Holiday Stress

Q. The holidays are coming and I'm filled with dread over the parties, the visitors, the baking, school plays, etc. I find myself gritting my teeth before Halloween and not breathing a sigh of relief until after the New Year. My kids get tired and whiny and misbehave, which just makes matters worse. Help!

A. The holidays are filled with stress. We want to be hospitable, cheerful, and spiritually focused on Jesus, but in reality we are busy, sleep-deprived, and financially strapped. Here are a some ideas you can implement to pare down the busyness of the season.

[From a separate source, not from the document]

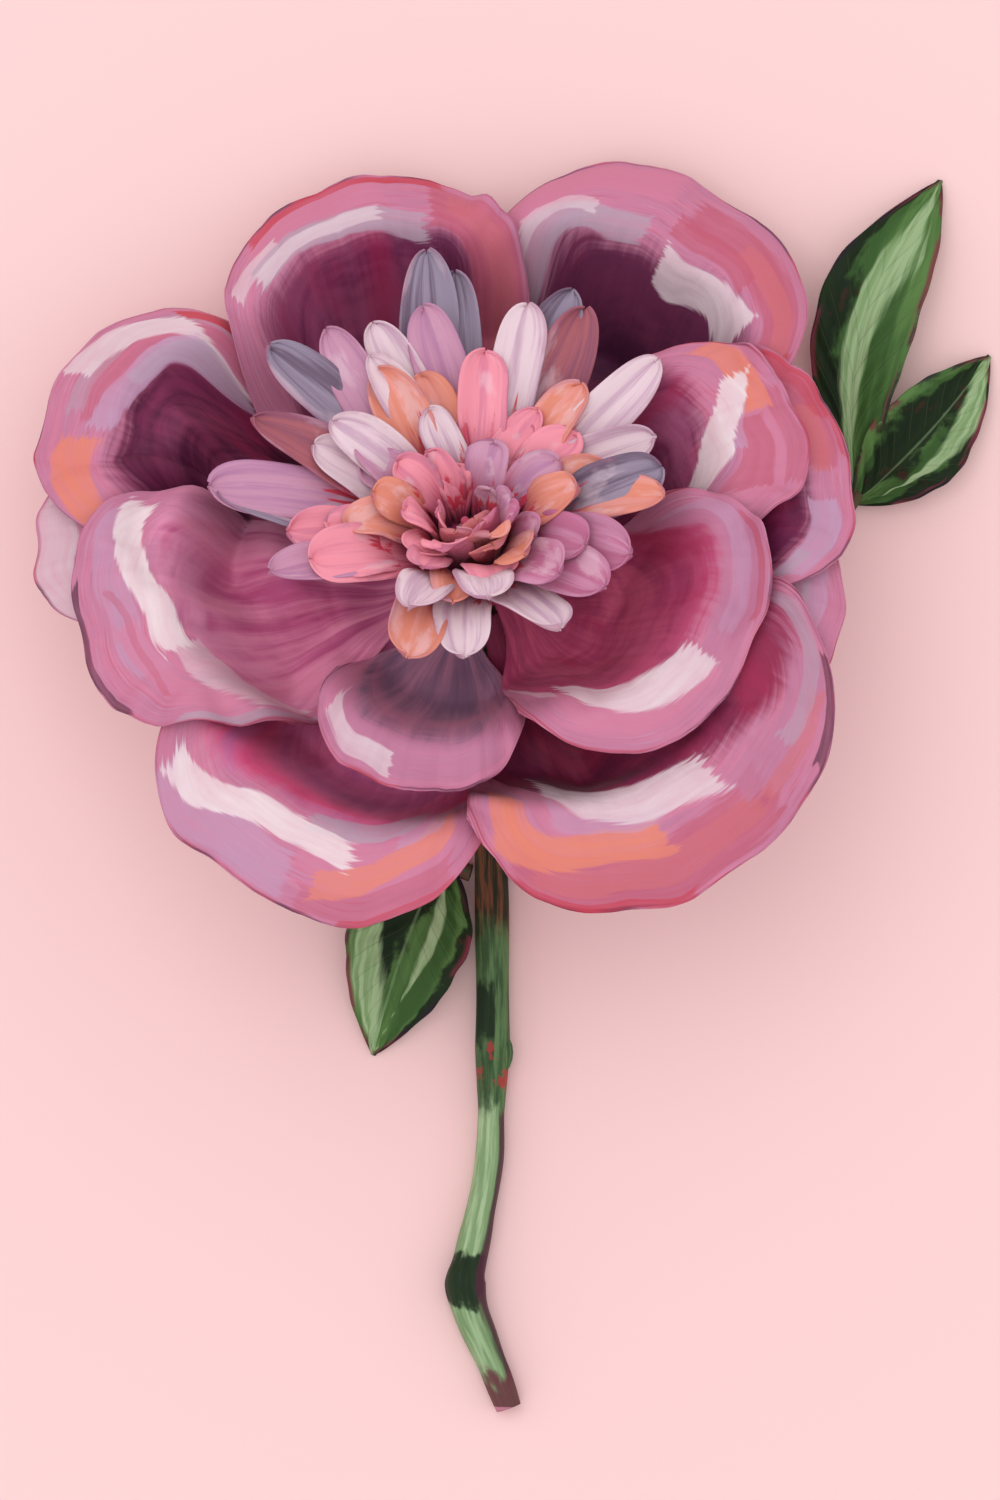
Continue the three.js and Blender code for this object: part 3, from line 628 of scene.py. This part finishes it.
def petal_material(name, look, seed):
    g = Graph(name, Roughness=0.6, Specular_IOR_Level=0.2, Sheen_Weight=0.05, Sheen_Roughness=0.4)
    across, along, edge, arc, under = g.values("across", "along", "edge", "arc", "under")
    rays = g.grain(across, 5, along, 1.2, seed)
    veins = g.grain(across, 22, along, 2.5, seed + 3)
    sweep = g.grain(arc, 0.035, edge, 0.16, seed + 5, 4, 0.6)
    clouds = g.grain(arc, 0.06, edge, 0.07, seed + 6, 3)
    g.across = across
    g.wavy_edge = g.shaken(edge, clouds, 2.4)
    bristles = g.grain(arc, 0.05, edge, 1.3, seed + 9, 5, 0.6)
    g.bristles = g.ramp(bristles, 0.25, 0.75)
    streaks = g.grain(arc, 0.07, edge, 0.5, seed + 12)
    g.streaks = g.ramp(streaks, 0.3, 0.7)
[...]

Have a couple's conference:

Begin by sitting down with your spouse before Thanksgiving and deciding which people and events are most important to your family this holiday season. As you look through the list, eliminate the less-important events.

Plan for family time:

Block out one day of each weekend in November and December to keep unscheduled. Guard these days for the good of your family. If you can't manage to block a full day each weekend, block out two half-days. Once your calendar is full, schedule any remaining "get-togethers" for January, when the calendar is more open and kids need interesting things to do.

Empathize with your kids:

If you're feeling tired, so are your kids. When they get crabby from over-stimulation, take them away from the activities and say, "I'm feeling tired. I bet you're feeling tired right now, too." Your child will probably agree.

If you can, let her take a break from the action by retreating to her room, even if you have company. If you're out and about, remind her of the next quiet time in the day and the upcoming family day during the weekend.